WASHINGTON (Reuters) - U.S. employers slashed 598,000 jobs in January, the biggest monthly loss in 34 years, and the jobless rate soared to a 16-year peak, putting pressure on lawmakers to act quickly to counter a deepening recession.
"The economy is just falling into oblivion and it will get worse," said Greg Salvaggio, vice president for trading at Tempus Consulting in Washington.
The latest bad economic news, contained in a report from the Labor Department on Friday, came as the Senate was aiming for a night-time vote on a package of measures to spur the economy that could cost $780 billion or more.
President Barack Obama said it was "inexcusable and irresponsible for any of us to get bogged down in distraction and delay or politics as usual while millions of Americans are being put out of work." But Republican leaders sought to trim back the package for fear of driving up U.S. budget deficits.
Last month's job cuts were the most severe since December 1974, while the unemployment rate hit 7.6 percent, its highest level since September 1992. The jobless rate, which stood at a low 4.9 percent a year ago, has jumped a full percentage point over just the last three months.
A separate report from the Federal Reserve showed consumers reduced credit use for a third straight month in December, a sign of spending caution as jobs disappear.
Consumer credit use contracted by $6.6 billion in December after falling $11.04 billion in November, the largest monthly drop since records were started in 1943.
"Today's grim job numbers underscore the human toll of our economic crisis and add to the overwhelming evidence for getting a recovery package to the president's desk fast," said the chairman of the congressional Joint Economic Committee, Democratic Rep. Carolyn Maloney of New York.
Many private-sector analysts agreed on the need for some action to try to slow the relentless slide in job prospects.
"These are huge, huge declines," said Nigel Gault, director of U.S. economic research for Global Insight in Lexington, Massachusetts. "Hopefully it will concentrate some minds in the Senate so they can come to an agreement" on a stimulus plan.
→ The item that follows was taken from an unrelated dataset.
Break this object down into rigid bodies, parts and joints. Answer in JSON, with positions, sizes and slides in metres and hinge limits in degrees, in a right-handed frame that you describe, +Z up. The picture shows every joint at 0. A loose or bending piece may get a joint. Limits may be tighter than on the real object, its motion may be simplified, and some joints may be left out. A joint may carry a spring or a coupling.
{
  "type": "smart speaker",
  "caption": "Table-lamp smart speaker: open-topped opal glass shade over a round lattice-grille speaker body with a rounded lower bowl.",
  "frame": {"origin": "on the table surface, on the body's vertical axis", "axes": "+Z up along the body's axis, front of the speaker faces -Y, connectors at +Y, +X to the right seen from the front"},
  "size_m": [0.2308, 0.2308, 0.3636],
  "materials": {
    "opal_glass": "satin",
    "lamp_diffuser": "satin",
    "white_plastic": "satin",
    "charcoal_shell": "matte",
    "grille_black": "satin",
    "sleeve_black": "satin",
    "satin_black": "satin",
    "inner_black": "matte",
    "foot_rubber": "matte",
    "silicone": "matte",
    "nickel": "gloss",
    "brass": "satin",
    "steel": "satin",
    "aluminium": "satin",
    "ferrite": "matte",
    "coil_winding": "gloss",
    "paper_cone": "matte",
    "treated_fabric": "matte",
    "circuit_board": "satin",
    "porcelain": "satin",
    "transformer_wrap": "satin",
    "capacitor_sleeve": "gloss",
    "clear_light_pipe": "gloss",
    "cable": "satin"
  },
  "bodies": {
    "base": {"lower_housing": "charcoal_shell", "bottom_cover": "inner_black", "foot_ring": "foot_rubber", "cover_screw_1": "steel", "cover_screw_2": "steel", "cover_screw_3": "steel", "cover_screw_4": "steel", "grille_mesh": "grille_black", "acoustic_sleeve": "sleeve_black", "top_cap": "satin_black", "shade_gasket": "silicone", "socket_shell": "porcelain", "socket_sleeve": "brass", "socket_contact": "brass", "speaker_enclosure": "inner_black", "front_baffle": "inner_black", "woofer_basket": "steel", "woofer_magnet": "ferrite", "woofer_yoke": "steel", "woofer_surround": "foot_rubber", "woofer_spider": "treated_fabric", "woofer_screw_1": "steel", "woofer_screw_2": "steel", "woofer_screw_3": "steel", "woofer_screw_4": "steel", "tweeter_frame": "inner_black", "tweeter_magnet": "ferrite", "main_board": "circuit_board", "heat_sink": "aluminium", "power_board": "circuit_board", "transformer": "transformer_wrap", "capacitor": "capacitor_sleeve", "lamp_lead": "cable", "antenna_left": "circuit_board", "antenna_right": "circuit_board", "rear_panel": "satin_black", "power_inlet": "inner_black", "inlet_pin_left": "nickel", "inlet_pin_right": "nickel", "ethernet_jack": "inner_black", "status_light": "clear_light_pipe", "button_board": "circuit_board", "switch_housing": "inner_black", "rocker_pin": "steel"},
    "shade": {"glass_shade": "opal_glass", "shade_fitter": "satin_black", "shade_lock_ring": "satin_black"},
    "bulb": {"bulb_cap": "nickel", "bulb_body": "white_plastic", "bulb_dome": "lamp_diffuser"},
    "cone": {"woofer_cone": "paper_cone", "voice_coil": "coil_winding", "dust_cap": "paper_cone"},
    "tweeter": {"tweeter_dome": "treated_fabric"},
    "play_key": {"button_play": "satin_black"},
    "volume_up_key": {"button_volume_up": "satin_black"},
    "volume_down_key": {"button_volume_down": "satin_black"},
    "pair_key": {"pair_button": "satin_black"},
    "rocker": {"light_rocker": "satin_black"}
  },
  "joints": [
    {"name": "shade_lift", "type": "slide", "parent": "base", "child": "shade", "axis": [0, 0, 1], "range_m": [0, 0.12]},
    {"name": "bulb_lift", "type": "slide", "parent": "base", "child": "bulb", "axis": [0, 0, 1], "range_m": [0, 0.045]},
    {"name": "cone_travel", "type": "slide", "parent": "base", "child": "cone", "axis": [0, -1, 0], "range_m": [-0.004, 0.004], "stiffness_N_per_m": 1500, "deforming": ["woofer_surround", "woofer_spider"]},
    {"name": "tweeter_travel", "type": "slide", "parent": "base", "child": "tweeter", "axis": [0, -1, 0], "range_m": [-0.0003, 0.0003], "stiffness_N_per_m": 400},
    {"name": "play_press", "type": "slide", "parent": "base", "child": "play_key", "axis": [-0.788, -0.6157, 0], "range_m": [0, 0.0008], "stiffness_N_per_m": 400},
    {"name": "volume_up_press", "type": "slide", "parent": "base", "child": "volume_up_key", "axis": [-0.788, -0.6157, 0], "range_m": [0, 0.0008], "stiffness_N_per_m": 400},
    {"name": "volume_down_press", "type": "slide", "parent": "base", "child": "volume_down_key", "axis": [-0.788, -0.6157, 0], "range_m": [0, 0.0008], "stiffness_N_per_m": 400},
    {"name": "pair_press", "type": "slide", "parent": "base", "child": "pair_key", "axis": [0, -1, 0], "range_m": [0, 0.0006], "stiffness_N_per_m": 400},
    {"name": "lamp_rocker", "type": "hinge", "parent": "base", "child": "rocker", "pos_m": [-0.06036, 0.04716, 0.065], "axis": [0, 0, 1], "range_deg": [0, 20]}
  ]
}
Wall Street stocks chalked up gains for a second straight day on investors hopes that lawmakers will be jolted into action to help the economy. The blue-chip Dow Jones industrial average closed up 2.7 percent.
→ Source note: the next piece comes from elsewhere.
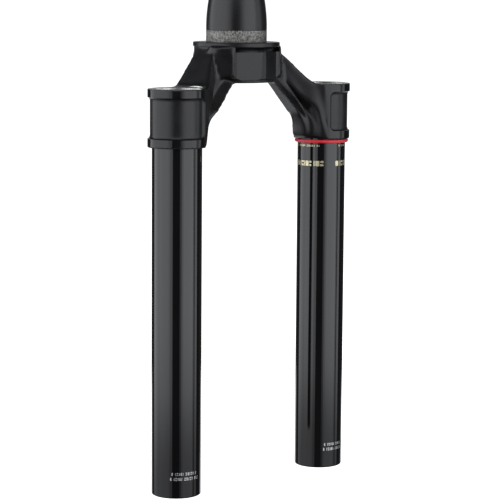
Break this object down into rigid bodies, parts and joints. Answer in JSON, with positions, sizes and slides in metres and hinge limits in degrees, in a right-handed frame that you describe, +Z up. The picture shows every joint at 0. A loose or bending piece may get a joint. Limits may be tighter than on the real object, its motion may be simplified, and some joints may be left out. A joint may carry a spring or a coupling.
{
  "type": "suspension fork",
  "caption": "Upper unit of a bicycle suspension fork: tapered steerer, forged crown and straight upper tubes, with a sliding sag ring.",
  "frame": {"origin": "on the steering axis at the crown race seat, where the headset's lower bearing bears on the crown's top face", "axes": "+Z up the steerer, -Y towards the front of the bicycle, +X to the rider's left, where the air-spring tube is"},
  "size_m": [0.1676, 0.0622, 0.5534],
  "materials": {
    "crown_anodised": "satin black anodised forging",
    "steerer_anodised": "satin black anodised, with a bare textured race seat",
    "tube_anodised": "polished black anodised",
    "ring_rubber": "smooth red rubber",
    "printed_marks": "thin gold and silver print"
  },
  "bodies": {
    "crown_steerer_unit": {"crown": "crown_anodised", "steerer_tube": "steerer_anodised", "damper_side_upper_tube": "tube_anodised", "air_side_upper_tube": "tube_anodised"},
    "ring": {"sag_ring": "ring_rubber"}
  },
  "joints": [
    {"name": "sag_ring_slide", "type": "slide", "parent": "crown_steerer_unit", "child": "ring", "axis": [0, 0, -1], "range_m": [0, 0.21]}
  ]
}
Prices for U.S. government debt sank, however, on worry a wave of borrowing will be needed to fund new spending.
Economist Joel Naroff of Naroff Economic Advisors in Holland, Pennsylvania, said conditions were clearly worsening and will do so until confidence improves.
"Firms have decided that survival is job one and if that means slashing workers, so be it," he said.
U.S. Commissioner of Labor Statistics Keith Hall emphasized the degree the deterioration in labor markets has gathered steam as a U.S. recession wears on.
"January's sharp drop in employment brings job losses to 3.6 million since the start of the recession in December 2007," Hall said in a statement. "About half the decline occurred in the last three months."
It was the most severe consecutive string of job losses since World War Two.
The U.S. manufacturing sector bled jobs in January at the sharpest rate in more than 26 years, shedding 207,000 workers after a loss of 162,000 in December. The last time more factory jobs were lost in a single month was October 1982.
An index measuring total paid hours for factory workers dropped to its lowest level since 1940.
Construction industries dropped 111,000 jobs in January after 86,000 in December and Hall said that pace of cuts was accelerating. Retail businesses cut another 45,000 positions after shedding 82,700 in December.
There were 121,000 job losses among professional and business services providers in January on top of 106,000 that were eliminated in December. Only education and health services added jobs as did the government.
Analysts said there was no sign of relief on the horizon, judging from the depth and breadth of January's labor market plunge.
"It is just another confirmation that we're are in a deep and long recession, and the bottom is not even in sight," said Robert MacIntosh, chief economist for Eaton Vance Management in Boston. "It's going to be a long haul."